Proper fingerprint background checking eliminates the epidemic issue of drivers found to have criminal records which has plagued the Rideshare industry, as current regulations for the rideshare industry in states like Illinois, Delaware, Michigan and Wisconsin DO NOT require an actual substantiated background check on any ridehsare (Uber or Lyft) driver.
2- Mandate that ALL lease, insurance, warranty, loan or lein holders on any and all vehicles commercially operated must be notified in writing that the vehicle is being operated for commercial usage. These records also to be publicly available with the assigned regulatory body.
A deregulation that takes vehicle usage notifications out of the realm of the DMV and DOT can expedite the process for commercial operators, however it has lead to a large number of vehicles that are not properly listed for their commercial use AFTER they are sold. Many lease and insurance providers have also been defrauded as vehicles being operated commercially as Rideshares, are not required to be listed on their registration records for commercial use.

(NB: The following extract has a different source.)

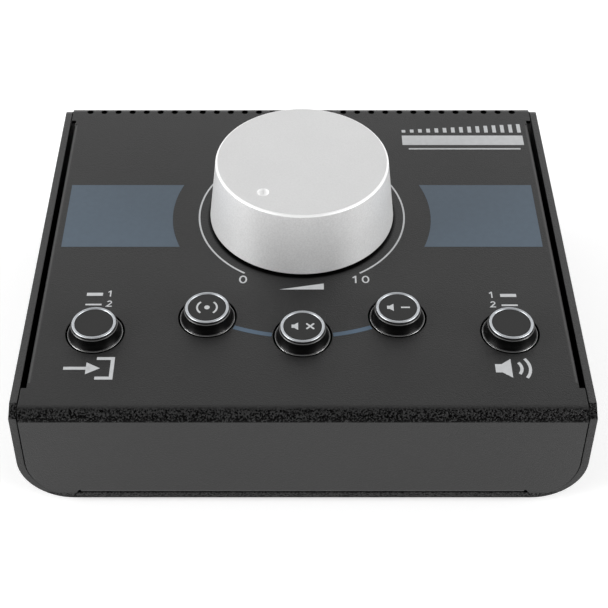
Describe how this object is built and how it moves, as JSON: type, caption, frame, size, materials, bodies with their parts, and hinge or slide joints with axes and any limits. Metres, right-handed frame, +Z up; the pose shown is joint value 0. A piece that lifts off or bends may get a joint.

3- Mandate that each vehicle must undergo a 16 point inspection no less than four times annually provided either by the regulatory body or at the driver and/or company cost. Record of this to be publicly available with the assigned regulatory body.
4- mandate that each vehicle must display on it’s front, sides and rear an assigned numeric permit sticker indicating compliance and status as a commercial for-hire vehicle for law customer confirmation, law enforcement compliance and verification.
Deregulations that allow vehicle marking to be removed or not required have lead to a large number of crimes committed in both the Taxi and Rideshare markets. A clear numberred marking indicates the vehicle’s assured vetting, insurance and LEGAL operating status as a for-hire vehicle.
5- Mandate that the insurance policy coverage offered by the individual or company CAN NOT be invalidated in any incident of BODILY HARM to the customer or other party struck by the for-hire vehicle by any contract or service usage agreement between the customer, driver and/or taxi company.
Currently all rideshare companies in the US as well as several deregulated taxi companies use usage agreements with their customers which invalidate proper insurance coverage.
Uninsured operations and fraudulent insurance loopholes create a significant cost to the general public in unpaid incidentals and damages.
It is often an issue with many forms of deregulation that a system of welfare arises from a lack of accountability required by the company and service providers (drivers).
6- Boundary lines
If an entire county or state area is deregulated, a system of boundaries should be established between cities. If a taxi company from one large city can suddenly operate state wide, they will move into other cities and begin a process of over saturating the market of another city until the local taxi companies of that city no longer profit.
This would serve to better expedite service during busy times, however it would also lead to a lack of effective wages for the drivers and leave the market far less served during slow times.
Local taxi company owners have a right to the market’s they have build and grown in.
Without an effective regulation for taxi providers to respect boundaries then there would be no premise or ability for any local company to remain in business if they were to be displaced by another company’s fleet from a different city.
Deregulation is not always a bad thing but in the realm of commercial transportation it can have deadly consequences if not done with careful consideration to RATIONAL requirements.